Exactly reproduce each line of the listing that follows.
** start **
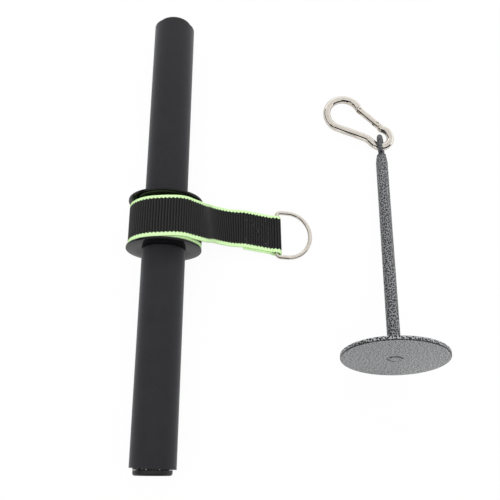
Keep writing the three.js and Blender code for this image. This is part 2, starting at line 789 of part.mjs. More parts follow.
// The whole set, with its origin at the middle of its footprint
const wristRoller = new THREE.Group();
wristRoller.add(roller, pin, hook);
wristRoller.updateMatrixWorld(true);
const bounds = new THREE.Box3().setFromObject(wristRoller, true);
const middle = bounds.getCenter(new THREE.Vector3());
wristRoller.position.set(-middle.x, -middle.y, -bounds.min.z);

export default wristRoller;
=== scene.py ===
from math import asin, atan2, cos, degrees, hypot, pi, radians, sin

import bmesh
import bpy
from mathutils import Matrix, Vector
from mathutils.geometry import interpolate_bezier
from mathutils.noise import noise


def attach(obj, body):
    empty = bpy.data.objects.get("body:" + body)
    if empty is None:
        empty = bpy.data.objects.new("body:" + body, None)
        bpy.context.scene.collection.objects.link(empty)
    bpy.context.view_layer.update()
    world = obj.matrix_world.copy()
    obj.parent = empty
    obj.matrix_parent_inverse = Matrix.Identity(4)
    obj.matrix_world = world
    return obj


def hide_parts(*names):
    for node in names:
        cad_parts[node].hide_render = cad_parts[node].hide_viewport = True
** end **
» The output:
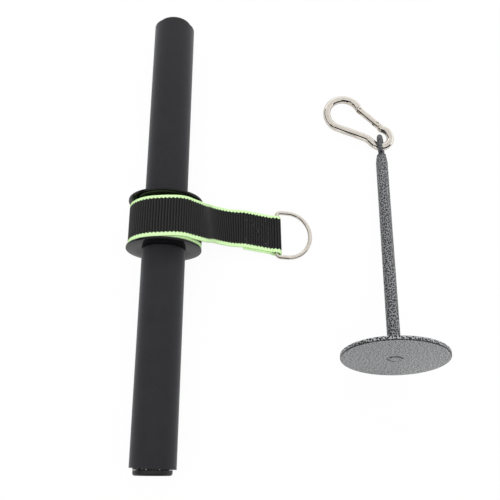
Keep writing the three.js and Blender code for this image. This is part 2, starting at line 789 of part.mjs. More parts follow.
// The whole set, with its origin at the middle of its footprint
const wristRoller = new THREE.Group();
wristRoller.add(roller, pin, hook);
wristRoller.updateMatrixWorld(true);
const bounds = new THREE.Box3().setFromObject(wristRoller, true);
const middle = bounds.getCenter(new THREE.Vector3());
wristRoller.position.set(-middle.x, -middle.y, -bounds.min.z);

export default wristRoller;
=== scene.py ===
from math import asin, atan2, cos, degrees, hypot, pi, radians, sin

import bmesh
import bpy
from mathutils import Matrix, Vector
from mathutils.geometry import interpolate_bezier
from mathutils.noise import noise


def attach(obj, body):
    empty = bpy.data.objects.get("body:" + body)
    if empty is None:
        empty = bpy.data.objects.new("body:" + body, None)
        bpy.context.scene.collection.objects.link(empty)
    bpy.context.view_layer.update()
    world = obj.matrix_world.copy()
    obj.parent = empty
    obj.matrix_parent_inverse = Matrix.Identity(4)
    obj.matrix_world = world
    return obj


def hide_parts(*names):
    for node in names:
        cad_parts[node].hide_render = cad_parts[node].hide_viewport = True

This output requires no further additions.